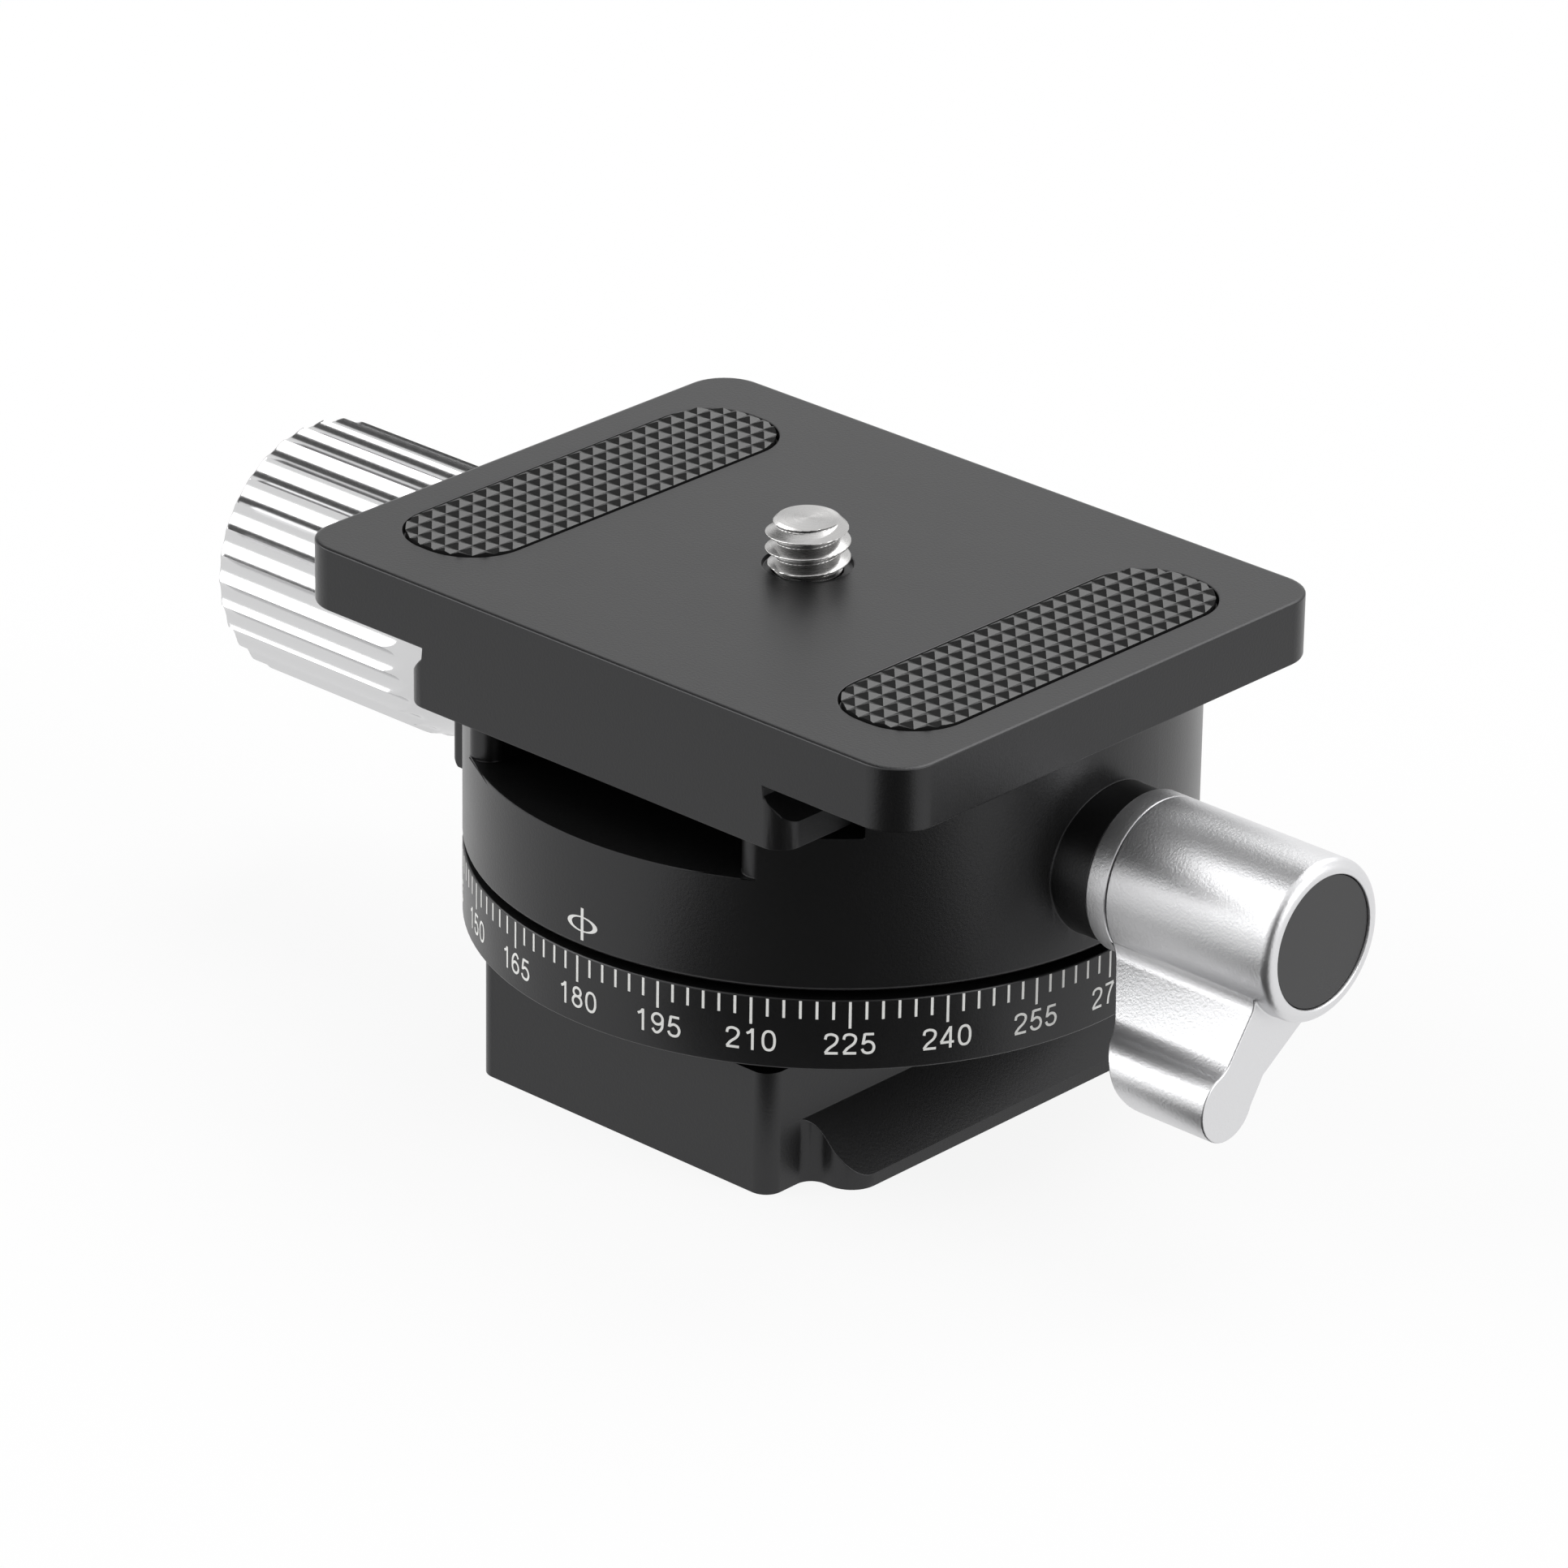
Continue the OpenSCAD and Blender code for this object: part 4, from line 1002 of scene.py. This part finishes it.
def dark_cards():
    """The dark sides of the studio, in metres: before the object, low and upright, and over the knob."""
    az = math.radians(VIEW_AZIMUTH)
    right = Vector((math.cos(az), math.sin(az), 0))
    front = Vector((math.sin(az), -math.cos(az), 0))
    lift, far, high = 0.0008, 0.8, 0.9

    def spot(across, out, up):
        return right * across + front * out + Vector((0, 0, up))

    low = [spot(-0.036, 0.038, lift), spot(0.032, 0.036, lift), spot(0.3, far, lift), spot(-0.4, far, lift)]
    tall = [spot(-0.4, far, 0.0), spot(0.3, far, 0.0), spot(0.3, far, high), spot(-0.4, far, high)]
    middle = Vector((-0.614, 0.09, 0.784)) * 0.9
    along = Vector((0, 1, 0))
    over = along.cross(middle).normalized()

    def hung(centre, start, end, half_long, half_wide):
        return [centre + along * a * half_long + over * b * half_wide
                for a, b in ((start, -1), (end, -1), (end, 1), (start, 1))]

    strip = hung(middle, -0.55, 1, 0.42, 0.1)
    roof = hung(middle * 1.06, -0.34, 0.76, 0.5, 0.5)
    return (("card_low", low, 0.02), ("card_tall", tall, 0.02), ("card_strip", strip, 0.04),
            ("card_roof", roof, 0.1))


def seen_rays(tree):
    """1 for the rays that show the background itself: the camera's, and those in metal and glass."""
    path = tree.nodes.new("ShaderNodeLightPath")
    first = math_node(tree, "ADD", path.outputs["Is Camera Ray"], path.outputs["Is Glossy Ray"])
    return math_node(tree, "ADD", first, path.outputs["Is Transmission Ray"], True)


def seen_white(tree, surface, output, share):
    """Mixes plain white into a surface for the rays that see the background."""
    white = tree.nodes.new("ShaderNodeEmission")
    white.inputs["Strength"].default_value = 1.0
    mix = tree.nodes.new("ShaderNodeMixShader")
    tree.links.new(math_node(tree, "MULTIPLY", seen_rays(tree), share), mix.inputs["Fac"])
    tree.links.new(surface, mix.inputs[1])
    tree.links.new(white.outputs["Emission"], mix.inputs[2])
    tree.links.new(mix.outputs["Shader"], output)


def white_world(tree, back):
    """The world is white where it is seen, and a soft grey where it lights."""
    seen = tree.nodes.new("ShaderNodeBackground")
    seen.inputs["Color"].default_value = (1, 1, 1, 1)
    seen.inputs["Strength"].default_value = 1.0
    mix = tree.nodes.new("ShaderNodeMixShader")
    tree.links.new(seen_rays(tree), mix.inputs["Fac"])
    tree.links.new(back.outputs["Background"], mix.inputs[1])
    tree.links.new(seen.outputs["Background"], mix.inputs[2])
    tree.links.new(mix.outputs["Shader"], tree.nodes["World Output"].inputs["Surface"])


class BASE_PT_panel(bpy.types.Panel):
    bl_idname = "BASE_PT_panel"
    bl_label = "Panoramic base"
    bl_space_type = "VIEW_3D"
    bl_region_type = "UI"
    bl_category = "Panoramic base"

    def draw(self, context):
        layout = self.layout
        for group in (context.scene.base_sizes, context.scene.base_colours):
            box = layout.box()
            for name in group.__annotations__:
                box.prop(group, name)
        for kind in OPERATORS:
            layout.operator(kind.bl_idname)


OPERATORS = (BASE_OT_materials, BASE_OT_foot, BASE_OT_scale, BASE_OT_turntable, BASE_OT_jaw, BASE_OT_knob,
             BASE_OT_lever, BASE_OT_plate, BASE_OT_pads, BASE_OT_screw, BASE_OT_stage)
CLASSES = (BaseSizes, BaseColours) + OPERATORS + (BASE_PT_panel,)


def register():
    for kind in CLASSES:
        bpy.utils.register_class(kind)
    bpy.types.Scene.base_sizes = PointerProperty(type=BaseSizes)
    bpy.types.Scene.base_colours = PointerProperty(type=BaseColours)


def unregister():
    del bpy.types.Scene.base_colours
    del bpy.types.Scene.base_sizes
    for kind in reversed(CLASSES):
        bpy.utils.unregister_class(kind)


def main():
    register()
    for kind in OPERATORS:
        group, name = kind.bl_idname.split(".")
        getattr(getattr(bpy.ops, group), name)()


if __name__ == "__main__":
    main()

Your instructions >> Begin with the first line of the data above and, please, print each line exactly until you have printed the line containing "return right *"; print nothing else.

The result >>
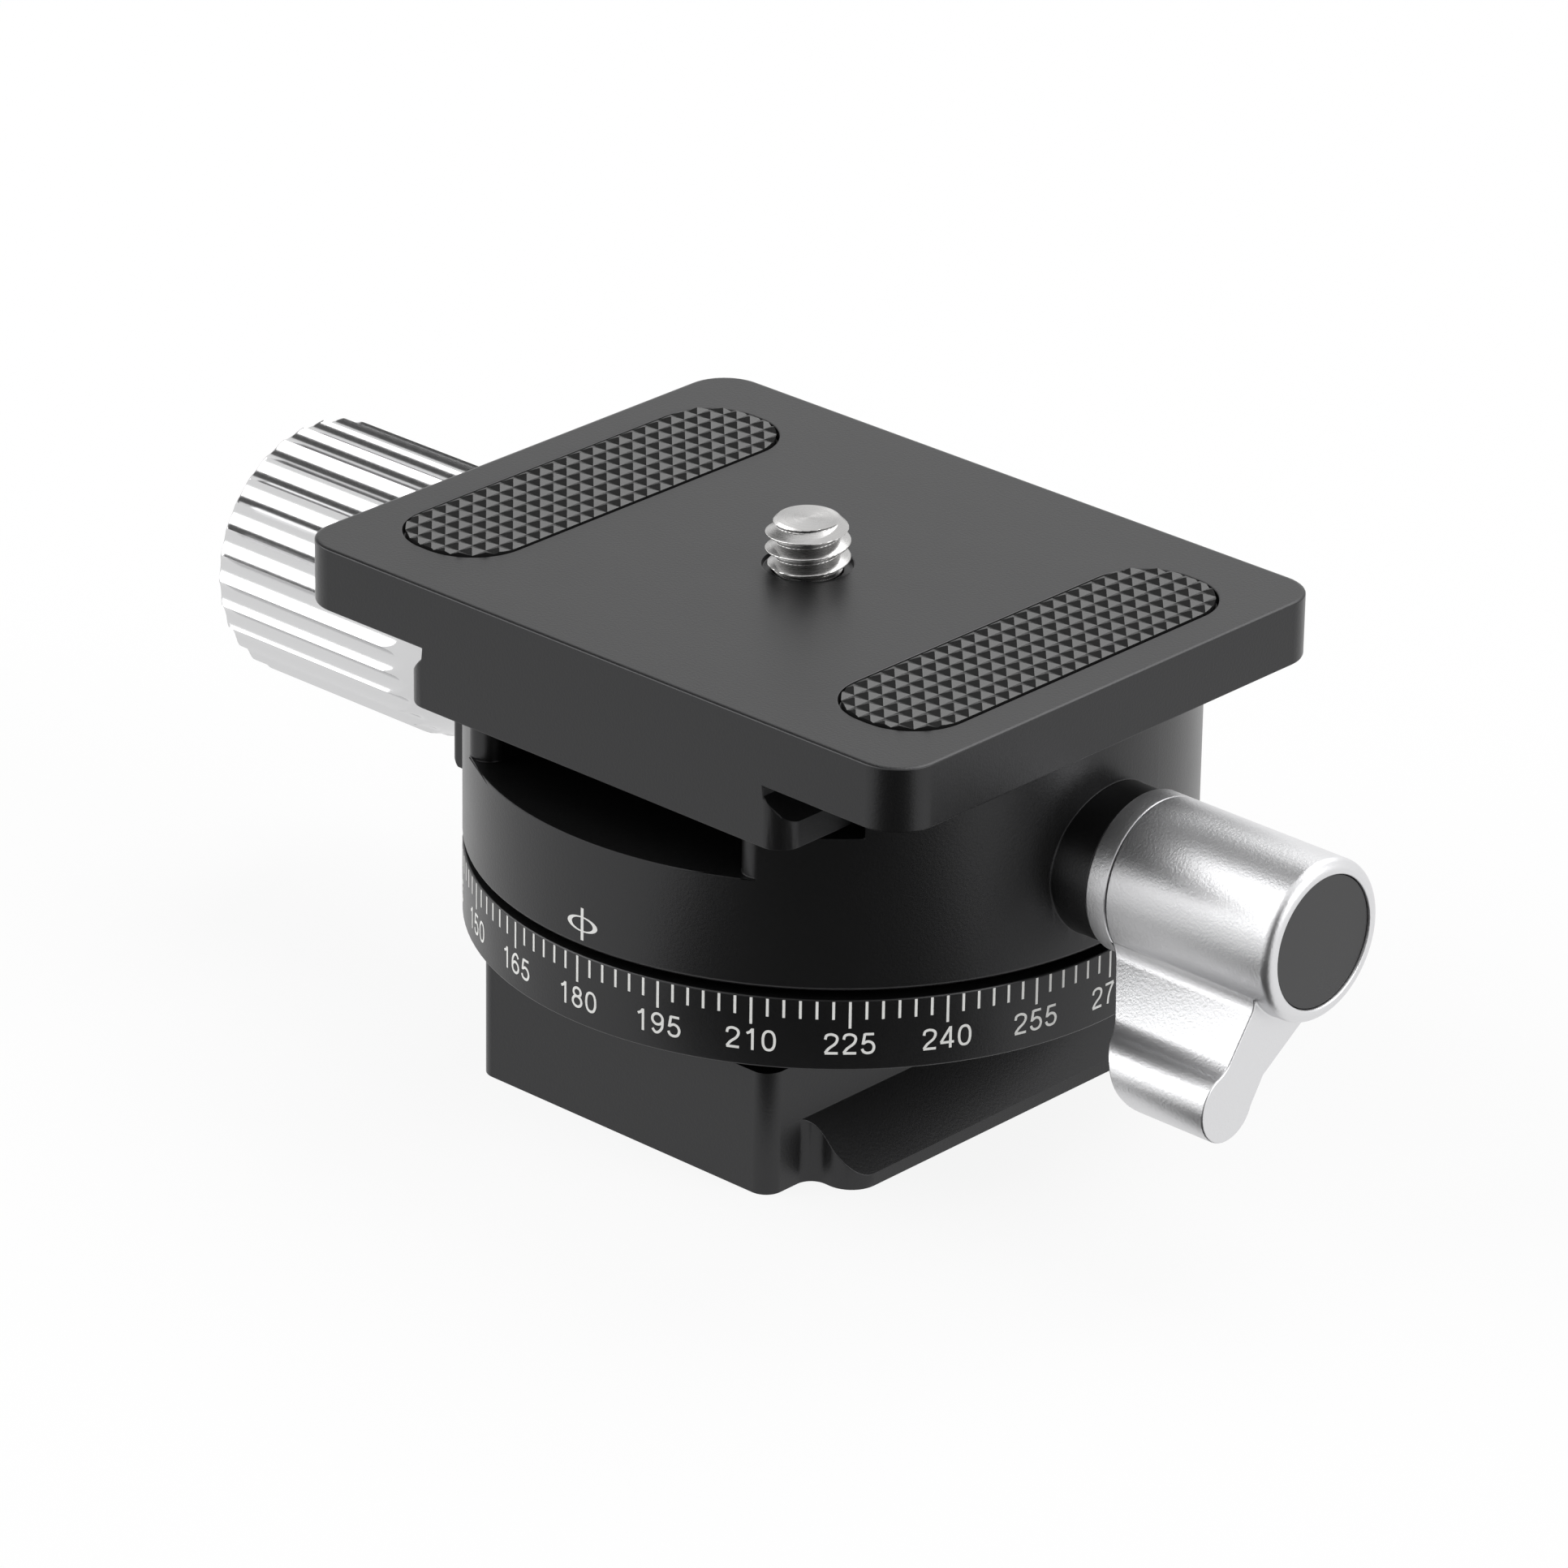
Continue the OpenSCAD and Blender code for this object: part 4, from line 1002 of scene.py. This part finishes it.
def dark_cards():
    """The dark sides of the studio, in metres: before the object, low and upright, and over the knob."""
    az = math.radians(VIEW_AZIMUTH)
    right = Vector((math.cos(az), math.sin(az), 0))
    front = Vector((math.sin(az), -math.cos(az), 0))
    lift, far, high = 0.0008, 0.8, 0.9

    def spot(across, out, up):
        return right * across + front * out + Vector((0, 0, up))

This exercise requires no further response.